The reconfiguration scheme illustrated in FIG. 13 can be implemented with an increment value followed by a simple modulo function. The addresses of the slices of the left-most block increase in increments by one in the top stripe. The increments are by four in the next stripe. The address then increments by sixteen in the third stripe. Note that the sequence [0, 16, 32, 48] MOD 19=[0, 16, 13, 10]. All of the reconfigured address sequences corresponding to each of the stripes in FIG. 13 are a linear sequence mod 19. The “19” is the number of blocks times the number of slices per block minus one. This is the modulo factor for the reconfiguration scheme illustrated in FIG. 13.

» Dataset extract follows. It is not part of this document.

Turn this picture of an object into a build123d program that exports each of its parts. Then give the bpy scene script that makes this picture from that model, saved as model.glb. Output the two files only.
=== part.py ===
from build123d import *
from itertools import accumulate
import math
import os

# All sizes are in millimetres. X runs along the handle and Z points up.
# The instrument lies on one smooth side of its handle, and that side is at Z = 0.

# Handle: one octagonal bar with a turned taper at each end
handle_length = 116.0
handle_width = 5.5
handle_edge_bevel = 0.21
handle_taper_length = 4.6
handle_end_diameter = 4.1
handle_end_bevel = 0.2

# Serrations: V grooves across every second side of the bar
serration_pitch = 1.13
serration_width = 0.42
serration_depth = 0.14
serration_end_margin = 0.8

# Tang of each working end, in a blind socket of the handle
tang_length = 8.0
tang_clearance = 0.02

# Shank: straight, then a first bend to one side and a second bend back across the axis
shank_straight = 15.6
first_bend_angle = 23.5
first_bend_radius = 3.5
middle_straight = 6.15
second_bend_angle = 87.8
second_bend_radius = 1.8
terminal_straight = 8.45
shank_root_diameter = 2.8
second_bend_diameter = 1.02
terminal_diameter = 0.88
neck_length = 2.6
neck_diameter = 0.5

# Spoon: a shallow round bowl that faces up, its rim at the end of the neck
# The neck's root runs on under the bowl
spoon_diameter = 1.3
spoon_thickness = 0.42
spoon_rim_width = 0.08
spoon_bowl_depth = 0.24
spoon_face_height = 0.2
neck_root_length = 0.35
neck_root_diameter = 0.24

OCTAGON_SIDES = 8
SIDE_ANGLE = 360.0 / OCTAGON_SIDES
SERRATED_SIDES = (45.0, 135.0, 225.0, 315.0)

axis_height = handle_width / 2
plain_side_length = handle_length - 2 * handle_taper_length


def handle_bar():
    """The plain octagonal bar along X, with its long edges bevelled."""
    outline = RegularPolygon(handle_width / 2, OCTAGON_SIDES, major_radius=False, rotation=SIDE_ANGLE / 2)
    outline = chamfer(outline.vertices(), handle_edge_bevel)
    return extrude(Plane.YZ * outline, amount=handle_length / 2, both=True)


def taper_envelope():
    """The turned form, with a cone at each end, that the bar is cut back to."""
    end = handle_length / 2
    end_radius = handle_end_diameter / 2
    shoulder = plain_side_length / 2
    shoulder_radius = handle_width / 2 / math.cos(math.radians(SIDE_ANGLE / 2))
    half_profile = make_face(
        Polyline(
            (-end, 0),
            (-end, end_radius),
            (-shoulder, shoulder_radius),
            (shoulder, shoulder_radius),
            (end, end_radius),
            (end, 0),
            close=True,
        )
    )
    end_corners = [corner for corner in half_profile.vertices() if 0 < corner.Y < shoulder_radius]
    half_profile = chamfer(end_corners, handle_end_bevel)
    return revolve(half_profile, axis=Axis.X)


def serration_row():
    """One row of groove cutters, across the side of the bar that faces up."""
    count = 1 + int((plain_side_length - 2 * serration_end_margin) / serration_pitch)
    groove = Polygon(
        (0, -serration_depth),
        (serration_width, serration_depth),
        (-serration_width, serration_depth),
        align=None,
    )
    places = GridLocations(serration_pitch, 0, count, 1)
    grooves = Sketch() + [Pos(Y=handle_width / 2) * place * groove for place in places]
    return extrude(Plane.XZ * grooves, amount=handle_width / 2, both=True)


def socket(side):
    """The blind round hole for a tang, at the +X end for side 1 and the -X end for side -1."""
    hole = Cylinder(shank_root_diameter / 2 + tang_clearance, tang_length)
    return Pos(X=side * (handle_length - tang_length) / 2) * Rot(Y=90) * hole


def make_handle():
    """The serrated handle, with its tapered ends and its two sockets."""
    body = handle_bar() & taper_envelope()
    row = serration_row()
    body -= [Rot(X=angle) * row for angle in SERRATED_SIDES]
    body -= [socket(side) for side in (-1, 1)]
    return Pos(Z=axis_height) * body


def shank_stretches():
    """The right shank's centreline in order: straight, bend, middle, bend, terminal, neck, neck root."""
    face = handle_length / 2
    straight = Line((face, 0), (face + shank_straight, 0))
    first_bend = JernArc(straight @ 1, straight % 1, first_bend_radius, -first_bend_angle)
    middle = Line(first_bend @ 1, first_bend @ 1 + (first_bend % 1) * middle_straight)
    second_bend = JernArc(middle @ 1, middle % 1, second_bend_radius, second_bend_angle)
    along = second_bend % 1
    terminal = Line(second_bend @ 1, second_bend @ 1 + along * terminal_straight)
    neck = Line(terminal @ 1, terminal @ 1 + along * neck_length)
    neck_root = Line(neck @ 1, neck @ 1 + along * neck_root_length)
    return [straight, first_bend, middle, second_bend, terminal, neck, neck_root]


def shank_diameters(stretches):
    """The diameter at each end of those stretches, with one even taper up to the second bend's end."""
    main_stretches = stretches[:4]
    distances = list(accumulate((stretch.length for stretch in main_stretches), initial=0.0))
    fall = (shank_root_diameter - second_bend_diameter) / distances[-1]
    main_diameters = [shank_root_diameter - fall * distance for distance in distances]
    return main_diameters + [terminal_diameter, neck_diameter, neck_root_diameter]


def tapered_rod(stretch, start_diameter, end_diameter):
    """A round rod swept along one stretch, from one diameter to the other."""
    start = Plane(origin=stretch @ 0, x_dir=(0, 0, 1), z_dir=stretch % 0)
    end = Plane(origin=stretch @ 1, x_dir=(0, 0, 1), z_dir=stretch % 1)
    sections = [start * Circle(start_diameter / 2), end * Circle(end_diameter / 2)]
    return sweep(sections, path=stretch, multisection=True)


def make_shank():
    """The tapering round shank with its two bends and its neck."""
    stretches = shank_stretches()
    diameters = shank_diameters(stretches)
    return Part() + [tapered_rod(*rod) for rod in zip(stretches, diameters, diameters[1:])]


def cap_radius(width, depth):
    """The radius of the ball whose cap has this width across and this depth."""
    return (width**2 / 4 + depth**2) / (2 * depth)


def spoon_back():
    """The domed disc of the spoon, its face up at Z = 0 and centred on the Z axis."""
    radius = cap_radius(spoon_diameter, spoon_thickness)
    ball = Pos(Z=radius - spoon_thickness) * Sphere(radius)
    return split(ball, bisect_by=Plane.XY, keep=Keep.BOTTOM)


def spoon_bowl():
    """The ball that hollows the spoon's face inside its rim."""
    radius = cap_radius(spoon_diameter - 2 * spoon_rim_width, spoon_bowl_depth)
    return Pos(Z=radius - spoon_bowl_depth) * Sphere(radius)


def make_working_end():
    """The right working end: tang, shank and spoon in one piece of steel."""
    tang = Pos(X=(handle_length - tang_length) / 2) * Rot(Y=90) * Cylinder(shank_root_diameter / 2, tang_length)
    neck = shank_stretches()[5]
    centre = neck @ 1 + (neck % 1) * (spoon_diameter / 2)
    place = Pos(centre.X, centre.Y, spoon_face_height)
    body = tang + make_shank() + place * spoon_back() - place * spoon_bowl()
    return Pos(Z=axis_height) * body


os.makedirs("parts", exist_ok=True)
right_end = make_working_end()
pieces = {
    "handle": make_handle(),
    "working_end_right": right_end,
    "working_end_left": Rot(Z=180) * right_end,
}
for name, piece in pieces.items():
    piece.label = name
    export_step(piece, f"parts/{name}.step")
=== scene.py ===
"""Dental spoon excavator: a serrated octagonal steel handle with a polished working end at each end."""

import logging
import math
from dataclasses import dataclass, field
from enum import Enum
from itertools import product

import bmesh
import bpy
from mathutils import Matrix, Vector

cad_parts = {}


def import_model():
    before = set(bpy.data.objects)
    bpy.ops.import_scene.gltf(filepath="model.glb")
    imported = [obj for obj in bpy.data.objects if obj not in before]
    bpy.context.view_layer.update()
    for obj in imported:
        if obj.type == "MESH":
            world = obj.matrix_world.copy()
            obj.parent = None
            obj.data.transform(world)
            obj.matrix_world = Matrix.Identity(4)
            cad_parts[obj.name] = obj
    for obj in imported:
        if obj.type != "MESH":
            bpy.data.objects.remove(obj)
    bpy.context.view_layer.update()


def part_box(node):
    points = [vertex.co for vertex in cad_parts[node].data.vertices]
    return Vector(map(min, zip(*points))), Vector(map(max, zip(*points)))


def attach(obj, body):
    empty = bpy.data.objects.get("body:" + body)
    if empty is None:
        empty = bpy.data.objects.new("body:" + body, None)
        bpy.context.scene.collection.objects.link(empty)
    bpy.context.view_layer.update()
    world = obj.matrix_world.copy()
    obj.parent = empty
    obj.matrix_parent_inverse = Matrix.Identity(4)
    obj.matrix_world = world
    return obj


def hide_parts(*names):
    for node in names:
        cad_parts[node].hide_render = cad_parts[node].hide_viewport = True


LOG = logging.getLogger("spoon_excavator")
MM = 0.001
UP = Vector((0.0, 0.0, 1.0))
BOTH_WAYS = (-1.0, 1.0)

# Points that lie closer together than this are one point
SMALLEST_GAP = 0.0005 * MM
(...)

The increment value is the number of slices per block raised to the nth (where n is the stripe number) modulo 19. These numbers can be computed by taking a previous increment value and multiplying that by the slices per block, and applying that result to the modulo function.
The block writing address order in this scheme shown in FIG. 13 “follows” the line reading order. In other words, the same address generator can be used for input and output. Two separate instantiations may be used for the address generators, but the same logic may be used. The read address generator may be bumped once at reset so it starts off generating the 0, 4, 8, . . . sequence.
Note that the bottom stripe in the reconfiguration scheme as shown in FIG. 13 has the same addressing sequence as the top stripe. While the sequence repeats in the illustrated embodiment, other embodiments may incorporate a reconfiguration scheme where the addressing sequence does not repeat.
The claims as originally presented and as they may be amended, encompass variations, alternatives, modifications, improvements, equivalents and substantial equivalents of the embodiments and teachings disclosed herein, including those that are presently unforeseen or unappreciated, and that, for example, may arise from applicants/patentees and others.